Much like the OpenGL and OpenGL ES commands, there are many different and often subtle differences in the shader language between versions. Our compatibility layers will reformat the shader source code embedded in the capture streams to satisfy the target device.
Example transformations include:
- Replacing the
attribute
keyword without
for vertex shaders and in for fragment shaders. - Replacing the
texture2D
keyword with texture`. - Stripping
highp
,mediump
,lowp
precision specifiers. - Adding or updating
#version
headers.
GAPIS offers simultaneous connections from any number of clients. All client-server communication is performed through the gRPC service interface.
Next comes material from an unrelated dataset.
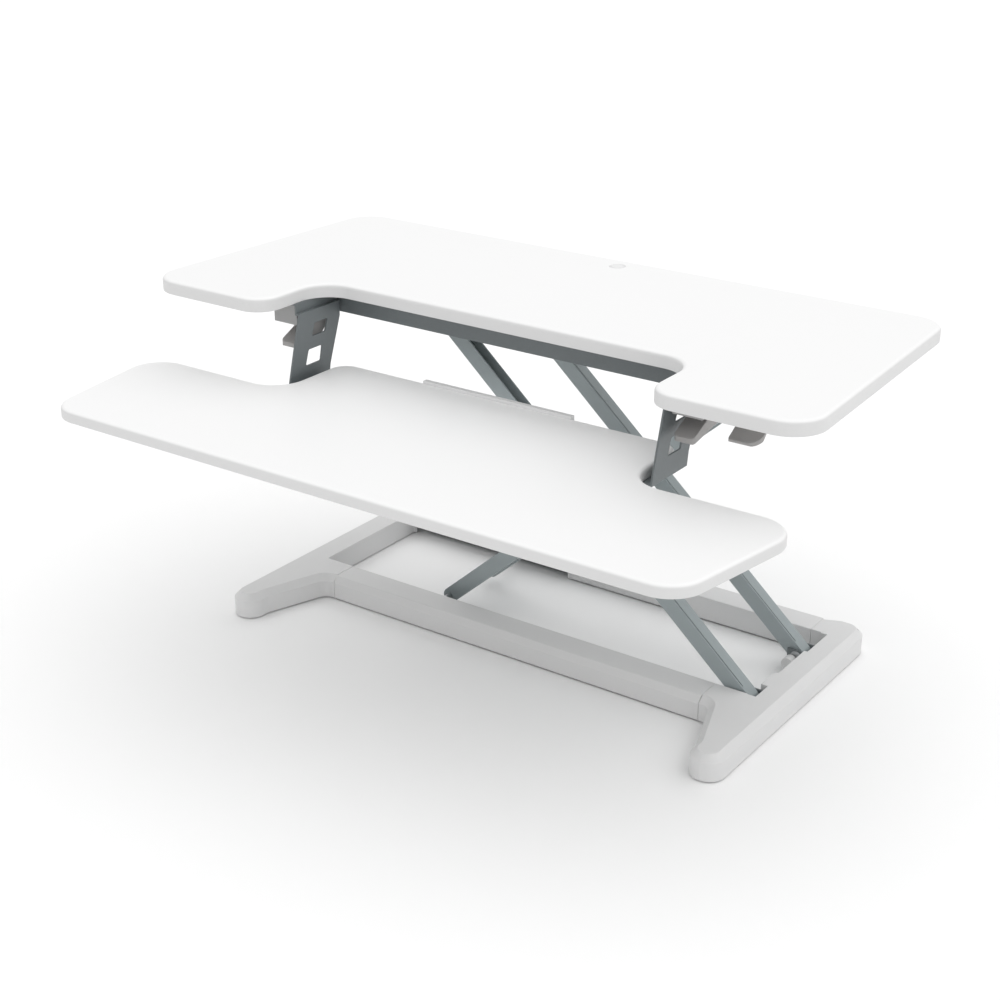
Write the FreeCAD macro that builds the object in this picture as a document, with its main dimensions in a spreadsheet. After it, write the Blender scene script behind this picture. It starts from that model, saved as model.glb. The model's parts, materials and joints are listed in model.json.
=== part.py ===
import FreeCAD, Part
import math
import os
import Sketcher

# A two-tier standing desk converter on a crossed-arm lift, drawn at its raised rest height.
# X runs left to right, Y front to back and Z up from the table; lengths are in millimetres.

doc = FreeCAD.newDocument("standing_desk_converter")
sheet = doc.addObject("Spreadsheet::Sheet", "sizes")

SIZES = [
    # worksurface
    ("desk_front_width", 955.0), ("desk_rear_width", 910.0), ("desk_depth", 424.0),
    ("desk_thickness", 18.0), ("desk_front_y", -111.5), ("desk_corner", 44.0),
    ("cutout_half_width", 277.0), ("cutout_depth", 117.0), ("cutout_corner", 42.0),
    ("board_edge", 5.5), ("grommet_radius", 11.0), ("grommet_inset", 29.0),
    # keyboard tray
    ("tray_front_width", 895.0), ("tray_rear_width", 962.0), ("tray_lobe_depth", 212.0),
    ("tray_thickness", 15.0), ("tray_drop", 93.5), ("tray_front_y", -319.5),
    ("tongue_half_width", 258.0), ("tongue_depth", 337.0), ("tray_corner", 44.0),
    ("tongue_corner", 26.0), ("tongue_bend", 42.0), ("stop_length", 226.0),
    ("stop_middle_x", -7.0), ("stop_rise", 4.0), ("stop_behind", 2.0),
    # lift geometry
    ("pivot_x", 333.0), ("slider_x", -141.0), ("low_pivot_z", 22.0), ("rise", 422.4),
    ("lift_mid_y", 149.5), ("main_arm_offset", 62.5), ("main_arm_width", 20.0),
    ("arm_gap", 4.0), ("counter_arm_width", 18.0), ("arm_depth", 21.0), ("arm_wall", 2.0),
    ("arm_seam", 1.4), ("seam_depth", 0.5), ("low_tube_share", 0.26), ("high_tube_share", 0.33),
    ("counter_tube_share", 0.93),
    ("pin_radius", 5.0), ("pin_gap", 0.05), ("bush_wall", 1.5), ("tube_radius", 8.0),
    # rollers and their tracks
    ("roller_radius", 8.0), ("roller_width", 14.0), ("roller_gap", 0.3),
    ("axle_radius", 4.0), ("track_wall", 2.5), ("low_track_start", -325.0),
    ("low_track_end", -62.0), ("low_track_depth", 24.0), ("top_rail_end", 352.0),
    ("top_rail_start", -326.0), ("top_rail_depth", 25.0), ("top_rail_gap", 8.5),
    # base
    ("cover_wall", 2.5), ("beam_depth", 43.0), ("front_beam_gap", 2.0),
    ("rear_beam_gap", 34.5), ("seam_front_x", 293.0), ("seam_rear_x", 325.0),
    ("foot_outer_x", 384.0), ("foot_inner_x", 340.0), ("foot_tip_radius", 22.5),
    ("foot_tip_y", -74.5), ("foot_rear_y", 319.5), ("seam_gap", 0.4),
    ("beam_bevel_run", 6.0), ("beam_bevel_drop", 10.0), ("foot_bevel", 9.0),
    ("pad_radius", 14.0), ("pad_height", 2.0), ("crossbar_width", 22.0),
    ("crossbar_height", 24.0), ("frame_wall", 2.0),
    ("toe_shoulder", 31.0), ("toe_length", 8.0), ("heel_width", 38.0),
    ("shoulder_round", 16.0), ("neck_round", 20.0), ("heel_round", 24.0),
    ("lug_recess", 6.0), ("middle_step", 5.0), ("bumper_radius", 8.5), ("bumper_length", 13.0),
    # under-desk frame, brackets and levers
    ("bracket_x", 272.0), ("bracket_thickness", 2.5), ("bracket_joggle", 5.5),
    ("bracket_fold_drop", 13.0), ("bracket_front_y", -50.0), ("bracket_rear_y", 29.0),
    ("window_round", 2.5), ("rail_height", 30.0), ("housing_front_y", -46.0),
    ("housing_width", 38.5), ("housing_wall", 2.0), ("lever_width", 26.5),
    ("lever_pin_radius", 2.5), ("paddle_x", 354.0),
    ("paddle_width", 38.0), ("screw_radius", 2.5), ("screw_head_radius", 4.5),
    ("pin_head_rim", 2.5), ("pin_head_depth", 1.5), ("ear_thickness", 2.5),
    ("spring_wire", 0.5), ("spring_pitch", 1.1), ("lever_drop", 29.0), ("lever_scoop", 60.0),
    ("lever_corner", 7.0), ("knuckle_radius", 6.5), ("paddle_drop", 59.0), ("paddle_reach", 43.0),
    ("paddle_scoop", 15.0), ("paddle_corner", 16.0), ("tip_round", 1.6),
    # gas spring
    ("crank_length", 40.0), ("crank_lead", 15.5), ("gas_body_radius", 11.0),
    ("gas_rod_radius", 4.5), ("gas_reach", 350.0), ("gas_eye_slack", 2.0),
    ("gas_pin_radius", 4.0), ("gas_pin_length", 21.0), ("gas_eye_width", 10.0),
]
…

The service relies heavily on resource identifiers and paths to refer to computed data. This means the list of RPC functions is relatively small when considering the number of different queries the client can make.
Paths are well defined set of encodable objects that can be chained to describe a reference to some object or data held by the server. The list of path object types can be found in gapis/service/path/path.proto.
A path is resolved using the RPC Get()
, and the object returned is guaranteed to be the same with subsequent calls.
A path can be used in the RPC Set()
call to change a value or object. As a path refers to an immutable object, the Set()
RPC returns a new path to the changed data - typically this involves forking the capture.
Example paths:
To access the state after the 50th atom of the capture with ID 0x1234ABCD, we’d use the path:
Capture(0x1234ABCD).Atoms[50].State
To access the observed memory range 0x10000 to 0x20000 after the 30th atom in capture with ID 0x1234ABCD, we’d use the path:
Capture(0x1234ABCD).Atoms[30].MemoryRange<0x10000-0x20000>
A resource identifier is a sequence of 20 bytes, usually calculated as a SHA1 of the data it represents. Resource identifiers are used by Blob paths to access a chunk of binary data.